Simply stating that neither party is solely to blame. It took bad decisions on all facets of the equation. Buyers, lenders, bond ratings firms, all of them.
I agree. But the folks buying the house were the ones who signed the papers. Now, where I live, 1 in 3 folks are underwater. Many walking away. I can't blame them if their house costs $400,000 and now it is worth only $250,000 or less. They feel like they are tossing money into thin air. Kind of like Obama taking money out of thin air for tarp. US debt up to 15 trillion as of a few days ago. What a terrible example!!!
The realtors are also to blame, they want their commissions, like car salesmen, they talk people into it, knowing that people want it, and they will try to figure out some way of getting additional money later on. In the case of homes, they end up renting out part of their house, or taking on a second job to keep it.
Yes, but since when does any reasonable individual make a major purchase based solely on what the SELLER is saying whether he be a bank selling a loan, a Realtor selling a house, or a guy on CraigsList selling a used car ?
They don't make the decisions solely on what the realtor or car salesman says, but those people push them into the final product. In the case of realtors, when they have people who would not qualify for regular financing or think they cannot afford the monthly payment, they offer them the Adjustable Rate Mortgages that go up in five years, and they convince them that they will be able to save money in five years and that they will be earning more when the rate goes up, so they should get the house now.
Right. If people listen to the guy trying to sell them something, they can be misled into making a bad decision. I googled "historical home values" and came up with this link http://www.jparsons.net/housingbubble/ showing that home prices dipped in the mid 7-'s. mid 80's, and mid 90's and, by 2001, had exceeded any realistic expectation of further increase based on historical trends. People got greedy. That's how ALL bubbles are made. Cheap money, salespeople, etc, facilitate the bubble, but in the end, it's ALWAYS greed.

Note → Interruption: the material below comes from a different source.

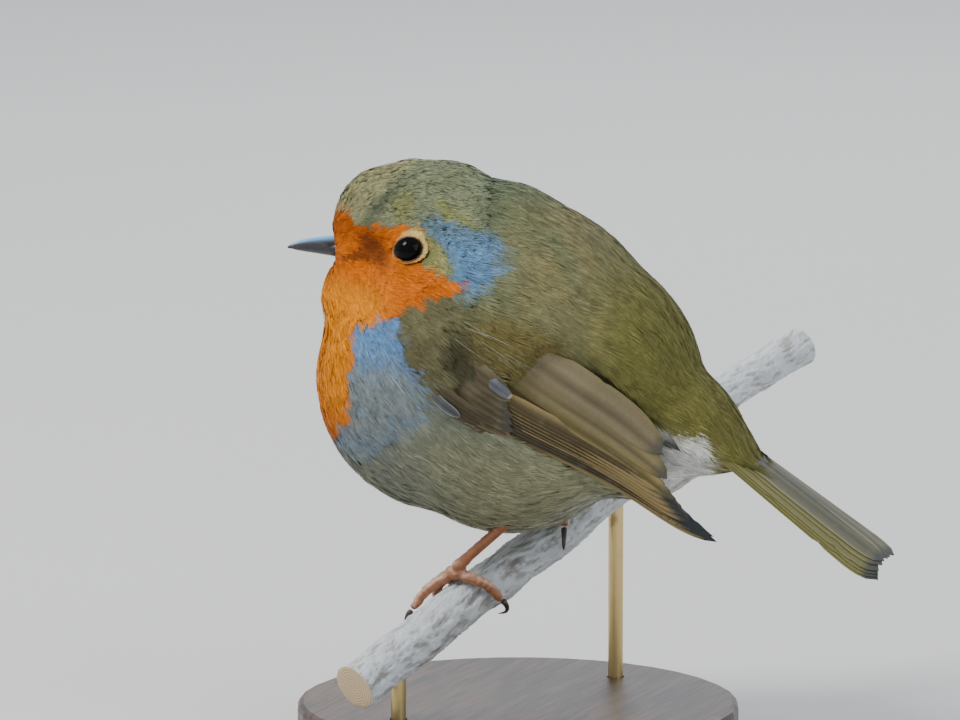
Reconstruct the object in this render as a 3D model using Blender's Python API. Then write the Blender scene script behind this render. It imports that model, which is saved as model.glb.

You are right, some need to share the blame. But all in all, they did not sign the papers. Most folks who are leaving their homes just cannot pay the mortgage. It was there in black and white. And with cars, it is true you could have a $500 payment. In a home , you could have a $3500 payment very easy. And it is not just poor folks who got stung. I know many folks who make a good wage and they cannot possibly pay $3500 a month. They are walking away. It is rheir fault bottom line.
Very sound reasoning.
Yea but you're ignoring reality. The reality is that they knew they couldn't afford them and many never made so much as a single payment; they took the banks for a ride.
If you have a loan just don't pay it. No one in American deserves to have to repay their loans. We. Are. The 99%.
Absolutely. Plus there's no disgrace in renting.
You are right. In time, folks can buy houses again. Prices keep coming down. They will get down to where they should be and folks will start buying.